Cricket trails only soccer in global popularity, with more than 2 billion fans across India, the United Kingdom, Pakistan, Asia and Australia. Cricket is also considered the first team sport in America, with its roots going back to the early 18th century, according to the “Encyclopedia of Ethnicity and Sports in the United States” (which chronicled the Lowell club secretary’s comment).

But following the Civil War, baseball surpassed cricket in popularity in the United States, and the sport continued to fade during the 20th century. It’s enjoyed a resurgence over the past decade on U.S. college campuses, however, fueled largely by the international student population. The ACC, which formed in 2009 with just four teams, now has more than 80 registered clubs.

The traditional form of the game is called “test cricket,” which can have matches that last as long as five days. Since that doesn’t exactly fit into a college student’s busy schedule, ACC teams play an abbreviated version of the game called “twenty20 cricket,” where each team bats for a single inning and matches usually last about three hours.

The game is played with a bat and ball on a large field, known as a ground, between two teams of 11 players each. A bowler, similar to a baseball pitcher, throws a hard, leather-bound ball to an opposing batsman, who tries to prevent the ball from hitting the wickets behind him while hitting it far enough to run to the other end of the 22-yard pitch in the middle of the field. Runs are scored when a batsman and his partner can safely cross to the other side of the pitch without the fielding team first hitting a wicket with the ball.

Patel realizes cricket’s rules, terminology and scoring system can be confusing to newbies, but he hopes the team’s success can generate some curiosity — and fans.

“When I first came here, I went to every UMass Lowell hockey game,” he says. “I never knew what was happening, but whenever the crowd cheered, I cheered. I started getting the rules slowly.”

National contenders

Patel is confident the River Hawks will fare well at the Northeast regional tournament and be one of 24 teams to earn a bid for the 2016 American College Cricket national championship tournament, which will be played March 16-20 in Lauderhill, Fla.

“We are playing real good. I’m sure we’ll book a spot in nationals,” says Patel, who can take heart in knowing that the defending national champs, University of Texas-Dallas, won the coveted Shiv Chanderpaul Trophy last spring despite being just a 3-month-old club.

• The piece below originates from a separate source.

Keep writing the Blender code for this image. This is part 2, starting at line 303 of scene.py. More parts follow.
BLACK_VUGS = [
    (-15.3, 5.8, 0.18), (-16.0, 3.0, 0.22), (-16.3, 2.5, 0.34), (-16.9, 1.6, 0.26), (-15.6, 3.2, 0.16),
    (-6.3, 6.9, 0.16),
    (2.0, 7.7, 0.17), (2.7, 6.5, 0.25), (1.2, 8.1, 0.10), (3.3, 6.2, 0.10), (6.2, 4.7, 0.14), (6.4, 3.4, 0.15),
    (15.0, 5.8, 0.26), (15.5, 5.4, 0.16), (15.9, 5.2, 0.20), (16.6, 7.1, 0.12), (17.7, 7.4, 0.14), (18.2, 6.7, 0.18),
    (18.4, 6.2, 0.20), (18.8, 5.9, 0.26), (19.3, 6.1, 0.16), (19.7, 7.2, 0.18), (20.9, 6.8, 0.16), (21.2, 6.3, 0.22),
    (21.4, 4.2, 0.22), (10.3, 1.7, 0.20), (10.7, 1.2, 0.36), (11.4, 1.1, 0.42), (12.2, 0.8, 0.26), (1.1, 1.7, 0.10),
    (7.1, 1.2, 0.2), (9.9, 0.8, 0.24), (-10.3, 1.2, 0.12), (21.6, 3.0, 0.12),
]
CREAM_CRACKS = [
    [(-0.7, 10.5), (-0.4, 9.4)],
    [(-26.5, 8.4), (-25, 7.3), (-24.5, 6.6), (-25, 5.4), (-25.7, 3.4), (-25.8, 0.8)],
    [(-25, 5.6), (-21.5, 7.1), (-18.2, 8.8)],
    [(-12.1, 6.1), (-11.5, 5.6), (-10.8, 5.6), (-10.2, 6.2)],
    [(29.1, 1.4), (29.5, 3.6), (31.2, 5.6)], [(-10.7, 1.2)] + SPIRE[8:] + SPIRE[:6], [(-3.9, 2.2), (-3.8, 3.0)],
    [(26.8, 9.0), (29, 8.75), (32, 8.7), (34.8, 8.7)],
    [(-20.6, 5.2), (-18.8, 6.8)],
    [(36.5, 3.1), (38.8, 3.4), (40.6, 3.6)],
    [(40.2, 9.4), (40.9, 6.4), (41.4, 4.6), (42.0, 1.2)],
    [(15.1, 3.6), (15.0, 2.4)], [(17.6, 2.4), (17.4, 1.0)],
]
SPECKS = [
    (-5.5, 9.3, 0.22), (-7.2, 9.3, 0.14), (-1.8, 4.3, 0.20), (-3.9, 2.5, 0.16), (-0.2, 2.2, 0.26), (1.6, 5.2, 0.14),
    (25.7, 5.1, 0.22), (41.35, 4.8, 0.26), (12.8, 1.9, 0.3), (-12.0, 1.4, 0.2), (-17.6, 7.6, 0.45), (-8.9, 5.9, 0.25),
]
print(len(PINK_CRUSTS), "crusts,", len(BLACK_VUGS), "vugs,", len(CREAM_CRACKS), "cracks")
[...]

Patel, whose team will train indoors over the winter, says the biggest challenge as a club sport is funding. Campus Recreation supplements 75 percent of its budget, but players must still pay dues of $150, which Patel says “can be tough.” To help bridge the gap, he and teammates raised $700 last year selling concessions at home hockey games, which they will do again this year. The money paid for team equipment this year, which isn’t cheap; a good cricket bat can go for more than $200, and teams must also have an assortment of helmets, pads and gloves.

During their season-opener at home against BU, the River Hawks fell behind early before rallying behind the batting of Yash Patel and Shivang Kapadia to upset the Terriers.

“I thought we’d lost the game. The whole sideline was quiet,” says Sahil Patel, who credits the dozen supporters in the stands for sparking his team’s comeback. “The guys were like, ‘All right, we’re getting recognition on campus, so let’s give it our all.' It was an amazing win.”

The River Hawks hope they can carry that feeling all the way to the national championship tournament this spring.

“When we go out and put on this jersey that says ‘UMass Lowell,’ it does give us a sense of pride,” Patel says. “You’re representing a campus of more than 17,000 students. And even though not everyone knows that we are here, one day at least, when we win regionals or nationals, hopefully, we will be lifting the cup on behalf of the whole campus.”